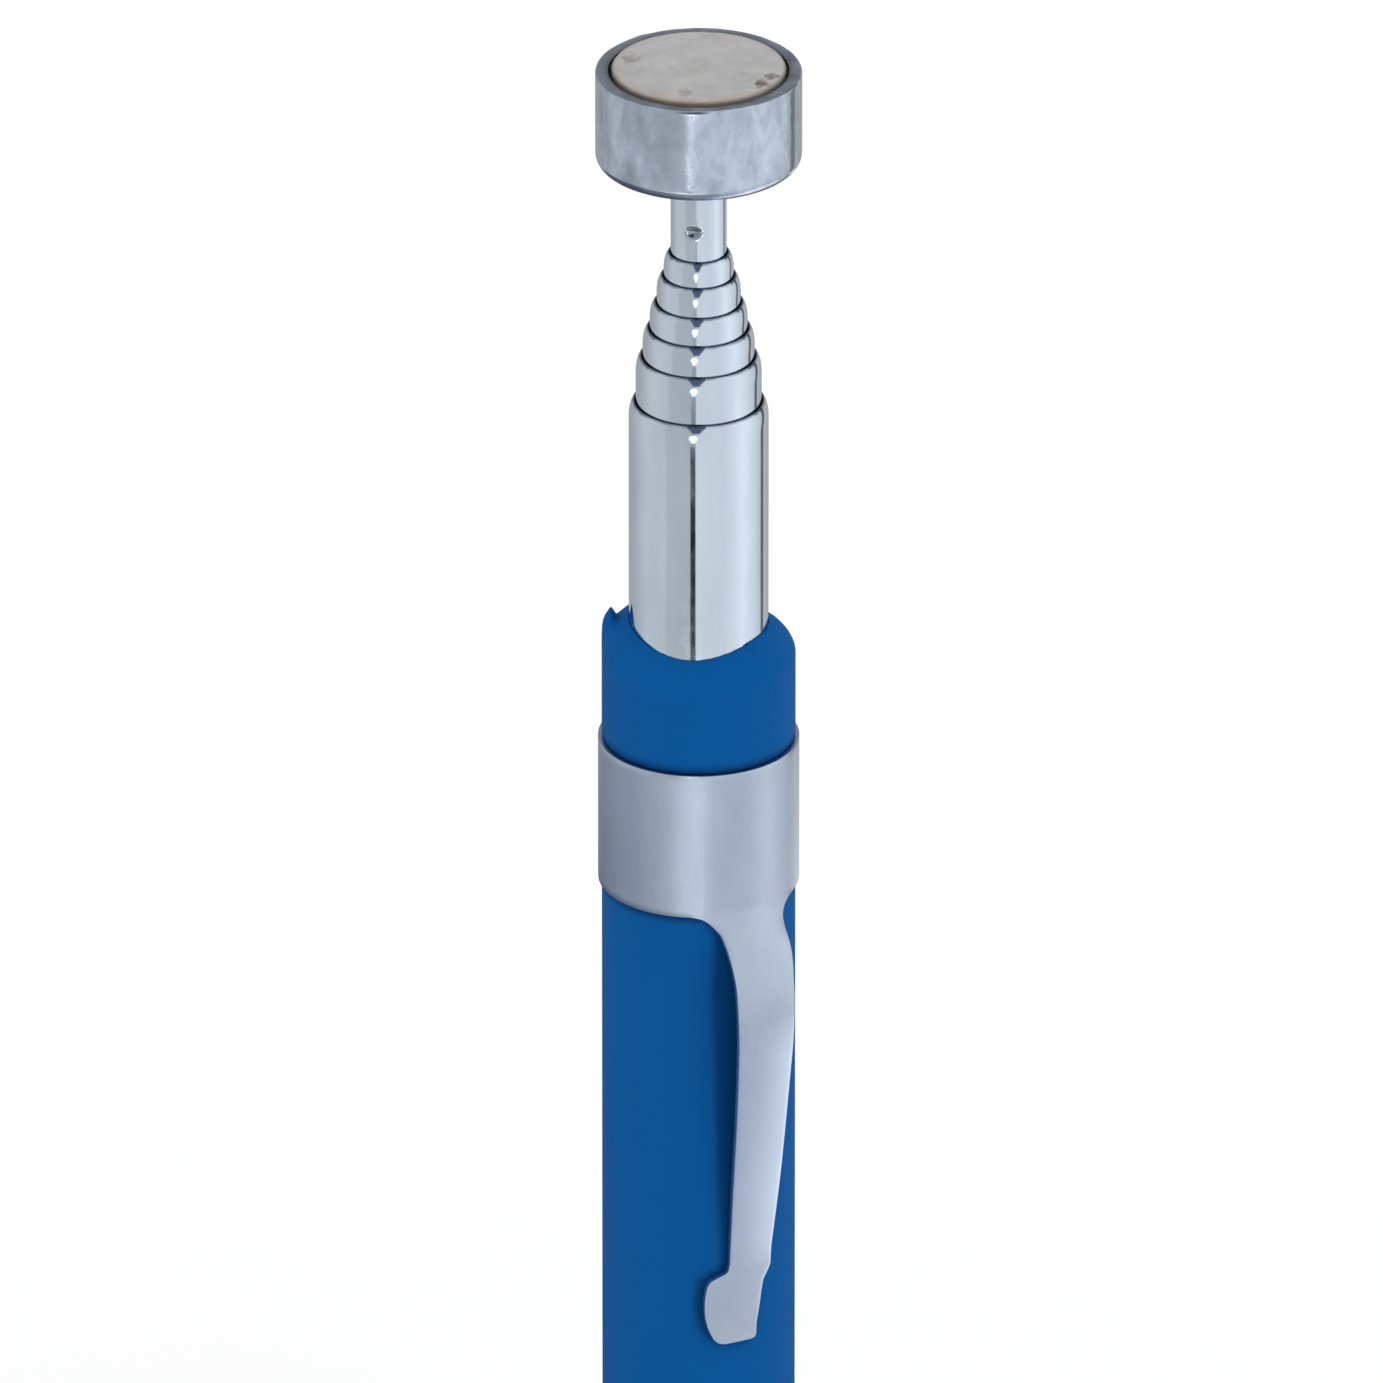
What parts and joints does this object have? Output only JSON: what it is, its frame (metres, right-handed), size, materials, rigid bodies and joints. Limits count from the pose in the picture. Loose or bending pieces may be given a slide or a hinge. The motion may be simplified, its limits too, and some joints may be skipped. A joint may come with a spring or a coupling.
{
  "type": "magnetic pickup tool",
  "caption": "Telescopic magnetic pickup tool: a round magnet in a steel cup on nested sliding tubes, a closed vinyl grip and a spring pocket clip.",
  "frame": {"origin": "middle of the grip's flat closed end, on the axis of the tubes", "axes": "+Z along the tool from the grip to the magnet's face, -Y towards the middle of the pocket clip's arm, +X completes a right-handed frame"},
  "size_m": [0.0148, 0.0173, 0.135],
  "materials": {
    "grip_vinyl": "satin blue dipped vinyl",
    "tube_plating": "bright plating on drawn tube",
    "cup_plating": "satin plating, lightly mottled",
    "magnet_plating": "dull, lightly worn",
    "clip_steel": "satin",
    "spring_bronze": "satin",
    "plug_steel": "turned",
    "epoxy": "dark matt resin"
  },
  "bodies": {
    "handle": {"grip_sleeve": "grip_vinyl", "barrel_tube": "tube_plating", "barrel_plug": "plug_steel", "clip_band": "clip_steel"},
    "clip": {"clip_arm": "clip_steel"},
    "spring_1": {"section_1_spring": "spring_bronze"},
    "section_1": {"section_1_tube": "tube_plating", "section_1_plug": "plug_steel"},
    "spring_2": {"section_2_spring": "spring_bronze"},
    "section_2": {"section_2_tube": "tube_plating", "section_2_plug": "plug_steel"},
    "spring_3": {"section_3_spring": "spring_bronze"},
    "section_3": {"section_3_tube": "tube_plating", "section_3_plug": "plug_steel"},
    "spring_4": {"section_4_spring": "spring_bronze"},
    "section_4": {"section_4_tube": "tube_plating", "section_4_plug": "plug_steel"},
    "spring_5": {"section_5_spring": "spring_bronze"},
    "section_5": {"section_5_tube": "tube_plating", "section_5_plug": "plug_steel"},
    "spring_6": {"section_6_spring": "spring_bronze"},
    "section_6": {"section_6_tube": "tube_plating", "head_stud": "plug_steel", "magnet_cup": "cup_plating", "magnet_disc": "magnet_plating", "magnet_glue_ring": "epoxy"}
  },
  "joints": [
    {"name": "clip_flex", "type": "hinge", "parent": "handle", "child": "clip", "pos_m": [0, -0.0072, 0.0711], "axis": [-1, 0, 0], "range_deg": [0, 6], "stiffness_Nm_per_rad": 2, "springref_deg": -1.72},
    {"name": "slide_1", "type": "slide", "parent": "handle", "child": "spring_1", "axis": [0, 0, 1], "range_m": [0, 0.086]},
    {"name": "spin_1", "type": "hinge", "parent": "spring_1", "child": "section_1", "pos_m": [0, 0, 0.013], "axis": [0, 0, 1], "continuous": true},
    {"name": "slide_2", "type": "slide", "parent": "section_1", "child": "spring_2", "axis": [0, 0, 1], "range_m": [0, 0.086]},
    {"name": "spin_2", "type": "hinge", "parent": "spring_2", "child": "section_2", "pos_m": [0, 0, 0.015], "axis": [0, 0, 1], "continuous": true},
    {"name": "slide_3", "type": "slide", "parent": "section_2", "child": "spring_3", "axis": [0, 0, 1], "range_m": [0, 0.086]},
    {"name": "spin_3", "type": "hinge", "parent": "spring_3", "child": "section_3", "pos_m": [0, 0, 0.017], "axis": [0, 0, 1], "continuous": true},
    {"name": "slide_4", "type": "slide", "parent": "section_3", "child": "spring_4", "axis": [0, 0, 1], "range_m": [0, 0.086]},
    {"name": "spin_4", "type": "hinge", "parent": "spring_4", "child": "section_4", "pos_m": [0, 0, 0.019], "axis": [0, 0, 1], "continuous": true},
    {"name": "slide_5", "type": "slide", "parent": "section_4", "child": "spring_5", "axis": [0, 0, 1], "range_m": [0, 0.086]},
    {"name": "spin_5", "type": "hinge", "parent": "spring_5", "child": "section_5", "pos_m": [0, 0, 0.021], "axis": [0, 0, 1], "continuous": true},
    {"name": "slide_6", "type": "slide", "parent": "section_5", "child": "spring_6", "axis": [0, 0, 1], "range_m": [0, 0.086]},
    {"name": "spin_6", "type": "hinge", "parent": "spring_6", "child": "section_6", "pos_m": [0, 0, 0.023], "axis": [0, 0, 1], "continuous": true}
  ]
}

REQUIREMENTS: From the listing above, reproduce all the lines exactly.

ANSWER:
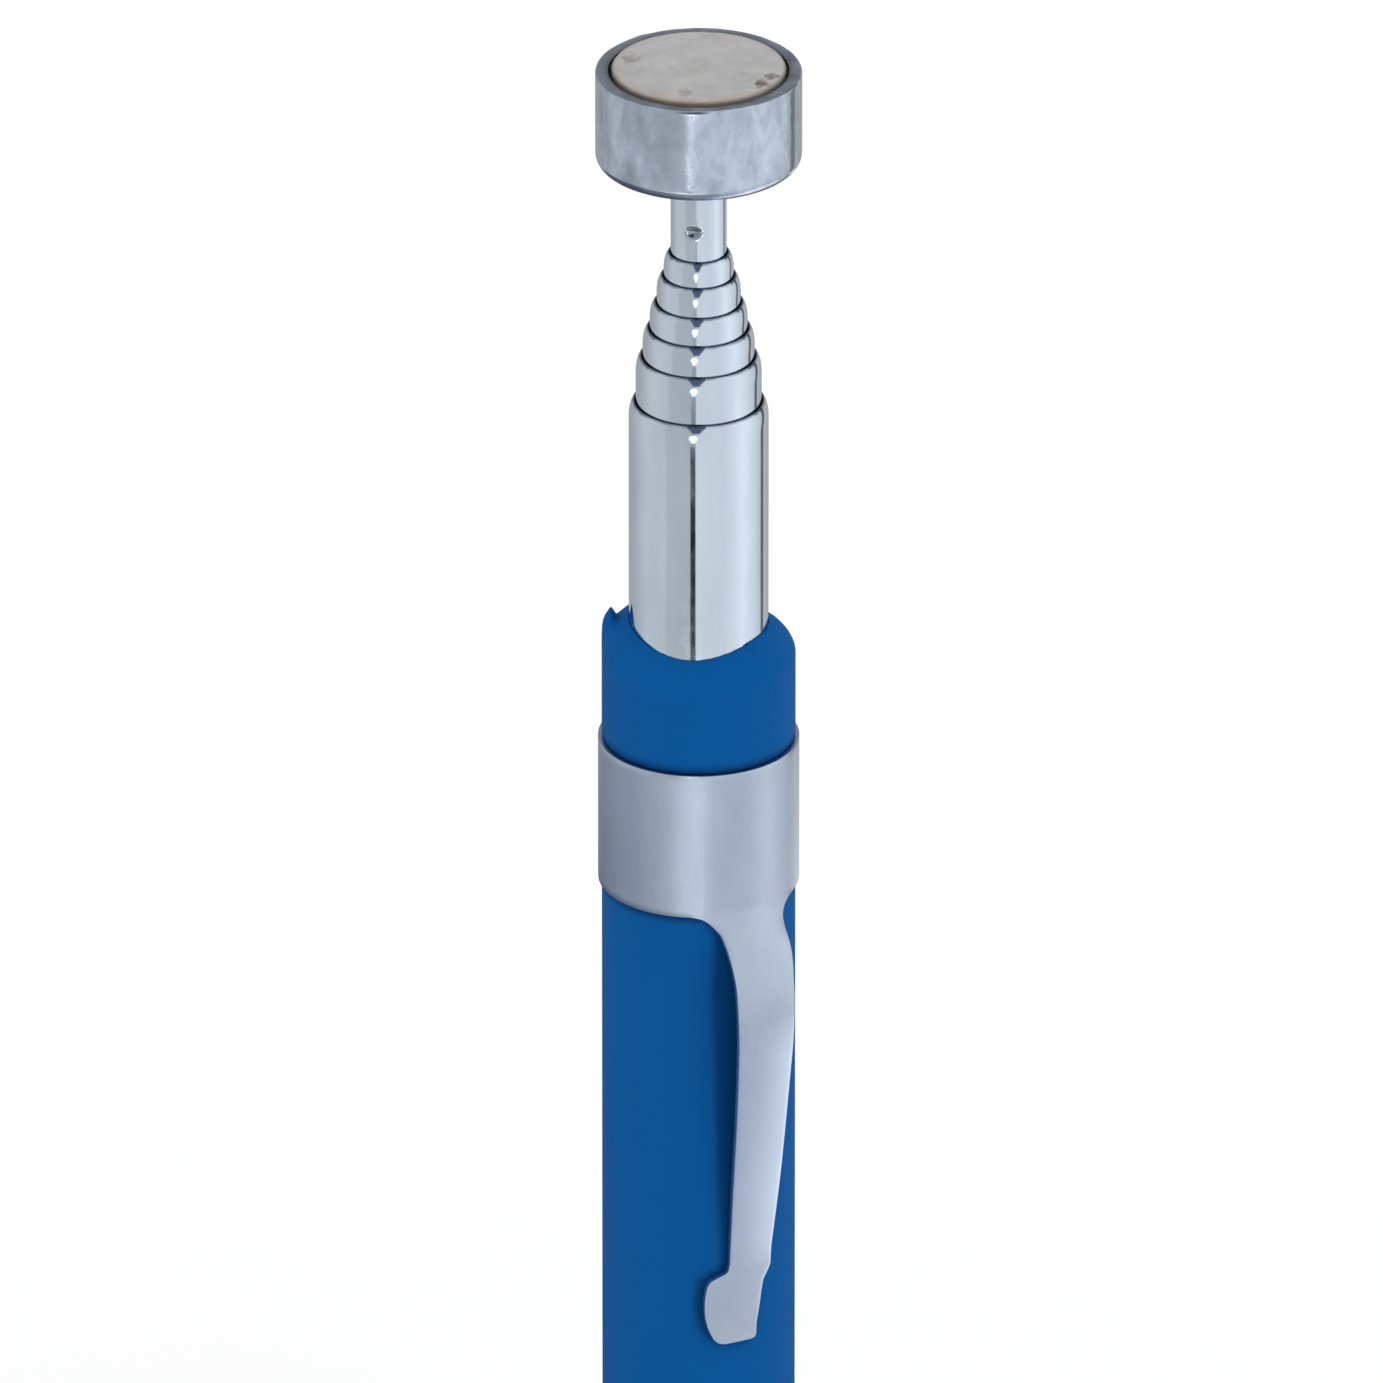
What parts and joints does this object have? Output only JSON: what it is, its frame (metres, right-handed), size, materials, rigid bodies and joints. Limits count from the pose in the picture. Loose or bending pieces may be given a slide or a hinge. The motion may be simplified, its limits too, and some joints may be skipped. A joint may come with a spring or a coupling.
{
  "type": "magnetic pickup tool",
  "caption": "Telescopic magnetic pickup tool: a round magnet in a steel cup on nested sliding tubes, a closed vinyl grip and a spring pocket clip.",
  "frame": {"origin": "middle of the grip's flat closed end, on the axis of the tubes", "axes": "+Z along the tool from the grip to the magnet's face, -Y towards the middle of the pocket clip's arm, +X completes a right-handed frame"},
  "size_m": [0.0148, 0.0173, 0.135],
  "materials": {
    "grip_vinyl": "satin blue dipped vinyl",
    "tube_plating": "bright plating on drawn tube",
    "cup_plating": "satin plating, lightly mottled",
    "magnet_plating": "dull, lightly worn",
    "clip_steel": "satin",
    "spring_bronze": "satin",
    "plug_steel": "turned",
    "epoxy": "dark matt resin"
  },
  "bodies": {
    "handle": {"grip_sleeve": "grip_vinyl", "barrel_tube": "tube_plating", "barrel_plug": "plug_steel", "clip_band": "clip_steel"},
    "clip": {"clip_arm": "clip_steel"},
    "spring_1": {"section_1_spring": "spring_bronze"},
    "section_1": {"section_1_tube": "tube_plating", "section_1_plug": "plug_steel"},
    "spring_2": {"section_2_spring": "spring_bronze"},
    "section_2": {"section_2_tube": "tube_plating", "section_2_plug": "plug_steel"},
    "spring_3": {"section_3_spring": "spring_bronze"},
    "section_3": {"section_3_tube": "tube_plating", "section_3_plug": "plug_steel"},
    "spring_4": {"section_4_spring": "spring_bronze"},
    "section_4": {"section_4_tube": "tube_plating", "section_4_plug": "plug_steel"},
    "spring_5": {"section_5_spring": "spring_bronze"},
    "section_5": {"section_5_tube": "tube_plating", "section_5_plug": "plug_steel"},
    "spring_6": {"section_6_spring": "spring_bronze"},
    "section_6": {"section_6_tube": "tube_plating", "head_stud": "plug_steel", "magnet_cup": "cup_plating", "magnet_disc": "magnet_plating", "magnet_glue_ring": "epoxy"}
  },
  "joints": [
    {"name": "clip_flex", "type": "hinge", "parent": "handle", "child": "clip", "pos_m": [0, -0.0072, 0.0711], "axis": [-1, 0, 0], "range_deg": [0, 6], "stiffness_Nm_per_rad": 2, "springref_deg": -1.72},
    {"name": "slide_1", "type": "slide", "parent": "handle", "child": "spring_1", "axis": [0, 0, 1], "range_m": [0, 0.086]},
    {"name": "spin_1", "type": "hinge", "parent": "spring_1", "child": "section_1", "pos_m": [0, 0, 0.013], "axis": [0, 0, 1], "continuous": true},
    {"name": "slide_2", "type": "slide", "parent": "section_1", "child": "spring_2", "axis": [0, 0, 1], "range_m": [0, 0.086]},
    {"name": "spin_2", "type": "hinge", "parent": "spring_2", "child": "section_2", "pos_m": [0, 0, 0.015], "axis": [0, 0, 1], "continuous": true},
    {"name": "slide_3", "type": "slide", "parent": "section_2", "child": "spring_3", "axis": [0, 0, 1], "range_m": [0, 0.086]},
    {"name": "spin_3", "type": "hinge", "parent": "spring_3", "child": "section_3", "pos_m": [0, 0, 0.017], "axis": [0, 0, 1], "continuous": true},
    {"name": "slide_4", "type": "slide", "parent": "section_3", "child": "spring_4", "axis": [0, 0, 1], "range_m": [0, 0.086]},
    {"name": "spin_4", "type": "hinge", "parent": "spring_4", "child": "section_4", "pos_m": [0, 0, 0.019], "axis": [0, 0, 1], "continuous": true},
    {"name": "slide_5", "type": "slide", "parent": "section_4", "child": "spring_5", "axis": [0, 0, 1], "range_m": [0, 0.086]},
    {"name": "spin_5", "type": "hinge", "parent": "spring_5", "child": "section_5", "pos_m": [0, 0, 0.021], "axis": [0, 0, 1], "continuous": true},
    {"name": "slide_6", "type": "slide", "parent": "section_5", "child": "spring_6", "axis": [0, 0, 1], "range_m": [0, 0.086]},
    {"name": "spin_6", "type": "hinge", "parent": "spring_6", "child": "section_6", "pos_m": [0, 0, 0.023], "axis": [0, 0, 1], "continuous": true}
  ]
}